— SET EXERCISE —
Restate the opening lines of the material below word for word, stopping after the line that contains "return rings +".
----- RECORDED INFORMATION -----
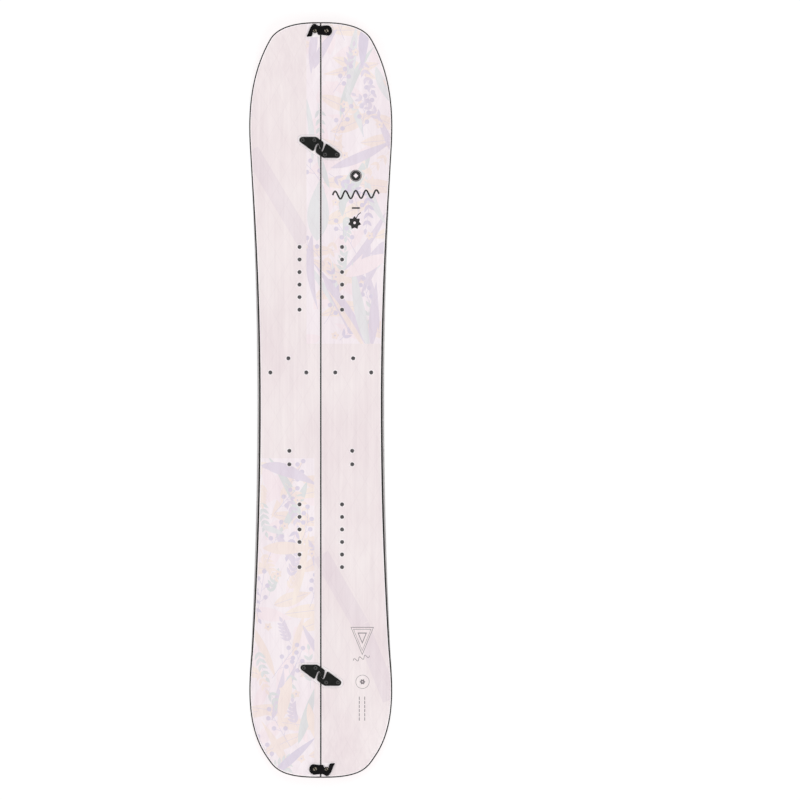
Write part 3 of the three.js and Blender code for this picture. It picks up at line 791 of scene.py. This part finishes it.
def wave(x, y, length, height, turns, width, angle=0.0, steps=64):
    """A plain wavy line."""
    turn = 2 * math.pi * turns / steps
    points = [(length * k / steps, height * math.sin(turn * k)) for k in range(steps + 1)]
    return stroke(turned_points(points, x, y, angle), width)


def disc_mark(x, y, radius, colour, ground):
    """A filled disc with a thin ring inside its rim and a plain diamond."""
    rings = [(circle(x, y, radius * share, 64), ink) for share, ink in
             ((1, colour), (0.90, ground), (0.86, colour))]
    return rings + [(circle(x, y, radius * 0.42, 4), ground)]


def triangle_mark(x, y, width, height):
    """Plain triangles inside each other, in turn of ink and of the plain topsheet."""
    shapes = []
    for k, share in enumerate((1, 0.93, 0.78, 0.73, 0.4, 0.3)):
        colour = TOP_PLAIN if k % 2 else SLATE
        w, h = width * share / 2, height * share
        top = y + height * (share - 1) * 0.33
        shapes.append(([Vector((x - w, top)), Vector((x, top - h)), Vector((x + w, top))], colour))
    return shapes


def top_marks():
    """Plain stand-ins for the marks on the topsheet: discs, waves, flowers, a triangle and bars."""
    shapes = disc_mark(71, 454.5, 12, INK, PATCH)
    shapes.append((wave(24, 415, 94, 8, 4.5, 3.4, 0.03), INK))
    shapes.append((stroke([Vector((63, 389)), Vector((79, 389))], 3.2), INK))
    shapes += flower(68.5, 359, 13.5, 7, INK, PATCH, math.pi / 2)
    shapes.append((stroke([Vector((71, 366)), Vector((75, 375)), Vector((81, 380))], 1.6), INK))
    shapes += triangle_mark(84, -460, 47, 57)
    shapes.append((wave(66, -528, 34, 3.5, 3, 1.1, 0.3), SLATE))
    shapes += [(circle(84.5, -571, 14, 48), SLATE), (circle(84.5, -571, 13.2, 48), TOP_PLAIN)]
    shapes += flower(84.5, -571, 6, 6, SLATE, TOP_PLAIN)
    for column in (78, 89):
        for k in range(6):
            y = -601 - 8.4 * k
            shapes.append((stroke([Vector((column, y)), Vector((column, y - 6.4))], 1.6), SLATE))
    return shapes


def print_shapes():
    shapes = bands()
    patches = (
        (UPPER_PATCH, 7, 22, (LAVENDER, MINT, SAGE, LAVENDER)),
        (LOWER_PATCH, 11, 20, (PEACH, CREAM, SAGE, LAVENDER)),
    )
    for box, seed, count, blades in patches:
        shapes.append((as_polygon(box), PATCH))
        shapes += only_in(garden(box, seed, count, blades) + sweeps(), box)
    return shapes + top_marks()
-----
— SOLUTION FOR THIS TASK —
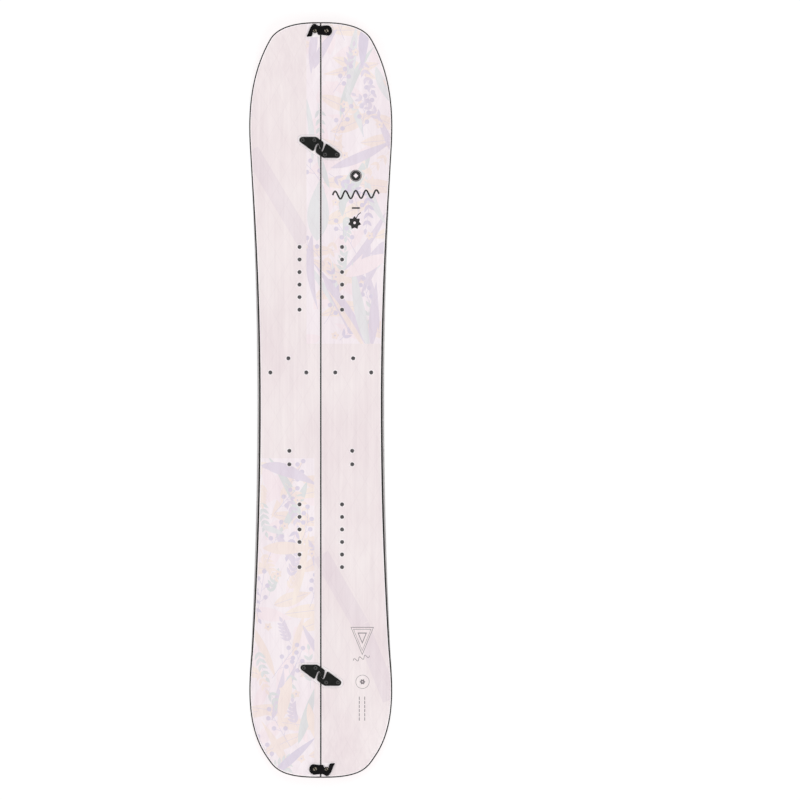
Write part 3 of the three.js and Blender code for this picture. It picks up at line 791 of scene.py. This part finishes it.
def wave(x, y, length, height, turns, width, angle=0.0, steps=64):
    """A plain wavy line."""
    turn = 2 * math.pi * turns / steps
    points = [(length * k / steps, height * math.sin(turn * k)) for k in range(steps + 1)]
    return stroke(turned_points(points, x, y, angle), width)


def disc_mark(x, y, radius, colour, ground):
    """A filled disc with a thin ring inside its rim and a plain diamond."""
    rings = [(circle(x, y, radius * share, 64), ink) for share, ink in
             ((1, colour), (0.90, ground), (0.86, colour))]
    return rings + [(circle(x, y, radius * 0.42, 4), ground)]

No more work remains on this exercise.